▸ YOUR GOAL
Starting with the line that contains "brace_plugs(side)" and stopping after the line that contains "bpy.context.scene.collection.objects.link(empty)", output every line exactly as it stands.

▸ INFORMATION PROVIDED
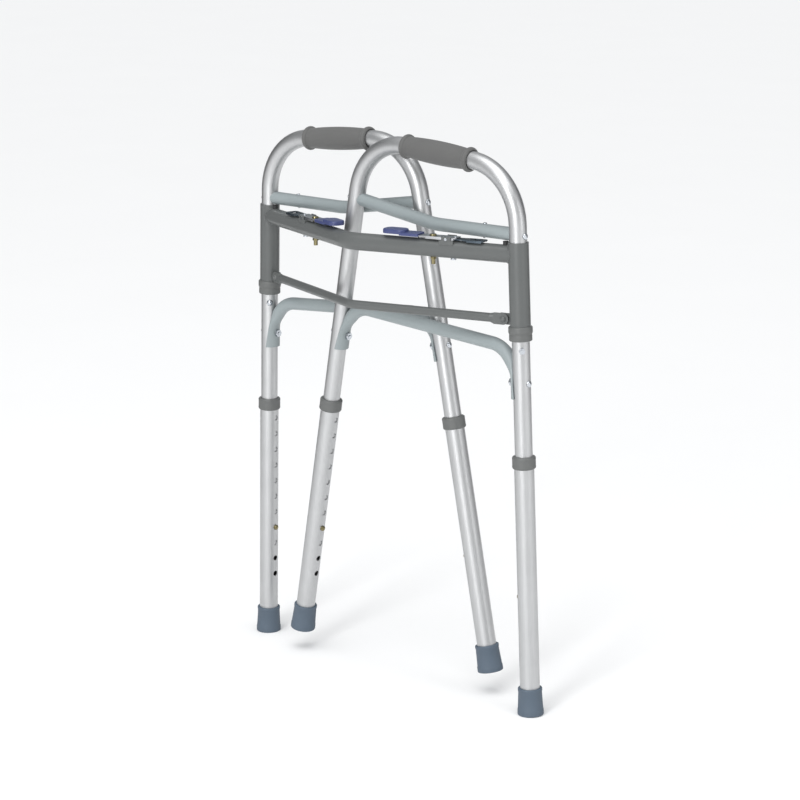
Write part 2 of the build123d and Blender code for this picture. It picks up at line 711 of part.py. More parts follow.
def latch_lever(side):
    """Pressed steel channel that rocks on the pivot pin, open over the spring and bolt."""
    plane = latch_plane(side)
    start, stop = latch_x(LEVER_START), latch_x(LEVER_END)
    flange = 1.5
    with BuildPart() as lever:
        with BuildSketch(plane.offset(LEVER_BOTTOM)):
            with Locations(((start + stop) / 2, 0)):
                RectangleRounded(stop - start, LEVER_WIDTH, 2)
            with Locations((latch_x(LATCH_BOLT_ALONG), 0)):
                Circle(LATCH_BOLT_DIAMETER / 2 + 1, mode=Mode.SUBTRACT)
        extrude(amount=LEVER_TOP - LEVER_BOTTOM)
        with BuildSketch(plane.offset(SADDLE_TOP + 0.6)):
            with Locations(((start + 4 + stop - 24) / 2, 0)):
                with GridLocations(0, LEVER_WIDTH - flange, 1, 2):
                    Rectangle(stop - start - 28, flange)
        extrude(amount=LEVER_BOTTOM - SADDLE_TOP - 0.6)
        with BuildSketch(beside(plane)):
            with Locations((0, PIVOT_UP)):
                Circle(PIN_DIAMETER / 2 + 0.05)
        extrude(amount=LEVER_WIDTH, both=True, mode=Mode.SUBTRACT)
        with BuildSketch(plane):
            with Locations((latch_x(HOOK_RIVET_ALONG), 0)):
                Circle(RIVET_DIAMETER / 2)
        extrude(amount=EAR_TOP, mode=Mode.SUBTRACT)
    save(lever, f"latch_lever_{side}")


def latch_hook(side):
    """Dark hook plate riveted under the lever's outer end: a rectangular opening and downturned rims."""
    plane = latch_plane(side)
    start, stop = latch_x(HOOK_START), latch_x(101)
    with BuildPart() as hook:
        with BuildSketch(plane.offset(LEVER_BOTTOM - HOOK_THICKNESS)):
            with BuildLine():
                half, neck = HOOK_WIDTH / 2, LEVER_WIDTH / 2 - 2
                Polyline((start, -half + 2.5), (start + 2.5, -half), (start + 26, -half),
                         (start + 34, -neck),
                         (stop, -neck), (stop, neck), (start + 34, neck), (start + 26, half),
                         (start + 2.5, half), (start, half - 2.5), close=True)
            make_face()
            with Locations((start + 5 + HOOK_OPENING[0] / 2, 0)):
                RectangleRounded(*HOOK_OPENING, 1.2, mode=Mode.SUBTRACT)
            with Locations((latch_x(HOOK_RIVET_ALONG), 0)):
                Circle(RIVET_DIAMETER / 2, mode=Mode.SUBTRACT)
        extrude(amount=HOOK_THICKNESS)
        with BuildSketch(plane.offset(LEVER_BOTTOM - HOOK_THICKNESS)):
            with Locations((start + 14, 0)):
                with GridLocations(0, HOOK_WIDTH - 1.5, 1, 2):
                    Rectangle(23, 1.5)
        extrude(amount=-HOOK_RIM)
    save(hook, f"latch_hook_{side}")


def hook_rivet(side):
    """Rivet that joins hook and lever."""
    plane = latch_plane(side)
    with BuildPart() as rivet:
        with BuildSketch(plane.offset(LEVER_BOTTOM - HOOK_THICKNESS)):
            with Locations((latch_x(HOOK_RIVET_ALONG), 0)):
                Circle(RIVET_DIAMETER / 2)
        extrude(amount=HOOK_THICKNESS + LEVER_TOP - LEVER_BOTTOM)
        with BuildSketch(plane.offset(LEVER_TOP)):
            with Locations((latch_x(HOOK_RIVET_ALONG), 0)):
                Circle(RIVET_HEAD)
        extrude(amount=1.4, taper=25)
    save(rivet, f"hook_rivet_{side}")


def release_paddle(side):
    """Moulded press paddle on the lever's inner end: a low hub and a raised round-ended pad."""
    plane = latch_plane(side)
    hub_start, hub_end, tip = latch_x(PADDLE_HUB_START), latch_x(PADDLE_HUB_END), latch_x(PADDLE_END)
    pad_start = hub_end - 9
    with BuildPart() as paddle:
        with BuildSketch(plane.offset(PADDLE_TIP_BOTTOM)):
            with Locations(((pad_start + tip) / 2, 0)):
                RectangleRounded(tip - pad_start, PADDLE_WIDTH, 10)
        extrude(amount=PADDLE_TIP_TOP - PADDLE_TIP_BOTTOM)
        top_rim = paddle.faces().filter_by(Axis.Z).sort_by(Axis.Z)[-1].edges()
        fillet(top_rim, 2)
        with BuildSketch(plane.offset(PADDLE_HUB_BOTTOM)):
            with Locations(((hub_start + hub_end) / 2, 0)):
                RectangleRounded(hub_end - hub_start, PADDLE_WIDTH, 3)
        extrude(amount=PADDLE_HUB_TOP - PADDLE_HUB_BOTTOM)
        with BuildSketch(plane.offset(LEVER_BOTTOM)):
            with Locations(((latch_x(LEVER_START) + latch_x(LEVER_END)) / 2, 0)):
                RectangleRounded(latch_x(LEVER_END) - latch_x(LEVER_START), LEVER_WIDTH, 2)
        extrude(amount=LEVER_TOP - LEVER_BOTTOM, mode=Mode.SUBTRACT)
    save(paddle, f"release_paddle_{side}")


def latch_pins():
    """Pivot pins of the two levers."""
    length = LEVER_WIDTH + 2 * (RUNNING_GAP + EAR_THICKNESS) + 1.6
    with BuildPart() as pins:
        for side in SIDES:
            with BuildSketch(beside(latch_plane(side)).offset(-length / 2)):
                with Locations((0, PIVOT_UP)):
                    Circle(PIN_DIAMETER / 2)
            extrude(amount=length)
    save(pins, "latch_pins")


def latch_bolts():
    """Bolts that hold each lever's spring: a head over the lever, a thread that shows under the bar."""
    head_bottom = LEVER_TOP + 0.3
    with BuildPart() as bolts:
        for side in SIDES:
            plane = latch_plane(side)
            with BuildSketch(plane.offset(-LATCH_BOLT_BELOW)):
                with Locations((latch_x(LATCH_BOLT_ALONG), 0)):
                    Circle(LATCH_BOLT_DIAMETER / 2)
            extrude(amount=LATCH_BOLT_BELOW + head_bottom)
            with BuildSketch(plane.offset(head_bottom)):
                with Locations((latch_x(LATCH_BOLT_ALONG), 0)):
                    Circle(5.2)
            extrude(amount=2, taper=20)
            with BuildSketch(plane.offset(-BAR_OD / 2 - 3)):
                with Locations((latch_x(LATCH_BOLT_ALONG), 0)):
                    RegularPolygon(4.6, 6)
            extrude(amount=3)
    save(bolts, "latch_bolts")


def latch_rivets():
    """Rivets that fasten the saddles, flush in the saddle and domed under the bar."""
    with BuildPart() as rivets:
        for side in SIDES:
            plane = latch_plane(side)
            with BuildSketch(plane.offset(-BAR_OD / 2 - 0.6)):
                with Locations((latch_x(LATCH_RIVET_ALONG), 0)):
                    Circle(SCREW_DIAMETER / 2)
            extrude(amount=BAR_OD / 2 + 0.6 + SADDLE_TOP)
            with BuildSketch(plane.offset(-BAR_OD / 2 - 2.2)):
                with Locations((latch_x(LATCH_RIVET_ALONG), 0)):
                    Circle(4)
            extrude(amount=2)
    save(rivets, "latch_rivets")


def latch_spring(side):
    """Short coil spring round the bolt, between the bar and the lever."""
    plane = latch_plane(side)
    foot = BAR_OD / 2 + LATCH_SPRING_WIRE / 2 + 0.05
    height = LEVER_BOTTOM - LATCH_SPRING_WIRE / 2 - 0.05 - foot
    radius = (LATCH_SPRING_OD - LATCH_SPRING_WIRE) / 2
    centre = plane.from_local_coords(Vector(latch_x(LATCH_BOLT_ALONG), 0, foot))
    with BuildPart() as spring:
        with BuildLine():
            coil = Helix(pitch=height / 2, height=height, radius=radius, center=centre)
        with BuildSketch(Plane(origin=coil @ 0, z_dir=coil % 0)):
            Circle(LATCH_SPRING_WIRE / 2)
        sweep()
    save(spring, f"latch_spring_{side}")


# ---------------------------------------------------------------- build
for side in SIDES:
    side_tube(side)
    side_brace_upper(side)
    side_brace_lower(side)
    brace_rivet(side)
    hand_grip(side)
    brace_bolts(side)
    brace_plugs(side)
    stop_bolt(side)
    button_springs(side)
    for end in ENDS:
        leg_extension(side, end)
        leg_collar(side, end)
        rubber_tip(side, end)
        snap_button(side, end)
    hinge_sleeve(side)
    sleeve_collar(side)
    sleeve_bush(side)
    latch_bracket(side)
    latch_lever(side)
    latch_hook(side)
    hook_rivet(side)
    release_paddle(side)
    latch_spring(side)
front_bar_upper()
front_bar_lower()
front_bar_screws()
bar_bumpers()
latch_pins()
latch_bolts()
latch_rivets()
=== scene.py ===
import json
import math

import bmesh
import bpy
from mathutils import Matrix, Vector


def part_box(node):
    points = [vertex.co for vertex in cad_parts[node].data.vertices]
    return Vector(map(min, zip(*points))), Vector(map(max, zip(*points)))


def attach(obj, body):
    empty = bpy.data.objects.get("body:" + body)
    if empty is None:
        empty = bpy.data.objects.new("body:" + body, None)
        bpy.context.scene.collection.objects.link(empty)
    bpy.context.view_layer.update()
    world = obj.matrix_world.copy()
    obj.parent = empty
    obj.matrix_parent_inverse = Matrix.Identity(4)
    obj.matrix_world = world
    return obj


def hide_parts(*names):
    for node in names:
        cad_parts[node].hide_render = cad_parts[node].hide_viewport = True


# Looks of the folding walking frame. Metres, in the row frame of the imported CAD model.

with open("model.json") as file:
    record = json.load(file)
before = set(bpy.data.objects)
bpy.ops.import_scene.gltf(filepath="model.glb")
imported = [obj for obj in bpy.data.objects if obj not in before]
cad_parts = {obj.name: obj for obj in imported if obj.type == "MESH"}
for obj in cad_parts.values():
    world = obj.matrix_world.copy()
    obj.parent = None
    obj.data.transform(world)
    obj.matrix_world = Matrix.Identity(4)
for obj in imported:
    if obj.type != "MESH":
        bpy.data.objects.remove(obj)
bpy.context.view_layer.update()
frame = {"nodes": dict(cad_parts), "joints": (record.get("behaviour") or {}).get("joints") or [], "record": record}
nodes = frame["nodes"]
joints = {joint["name"]: joint for joint in frame["joints"]}

SIDES = ("left", "right")
ENDS = ("front", "rear")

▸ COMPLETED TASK
    brace_plugs(side)
    stop_bolt(side)
    button_springs(side)
    for end in ENDS:
        leg_extension(side, end)
        leg_collar(side, end)
        rubber_tip(side, end)
        snap_button(side, end)
    hinge_sleeve(side)
    sleeve_collar(side)
    sleeve_bush(side)
    latch_bracket(side)
    latch_lever(side)
    latch_hook(side)
    hook_rivet(side)
    release_paddle(side)
    latch_spring(side)
front_bar_upper()
front_bar_lower()
front_bar_screws()
bar_bumpers()
latch_pins()
latch_bolts()
latch_rivets()
=== scene.py ===
import json
import math

import bmesh
import bpy
from mathutils import Matrix, Vector


def part_box(node):
    points = [vertex.co for vertex in cad_parts[node].data.vertices]
    return Vector(map(min, zip(*points))), Vector(map(max, zip(*points)))


def attach(obj, body):
    empty = bpy.data.objects.get("body:" + body)
    if empty is None:
        empty = bpy.data.objects.new("body:" + body, None)
        bpy.context.scene.collection.objects.link(empty)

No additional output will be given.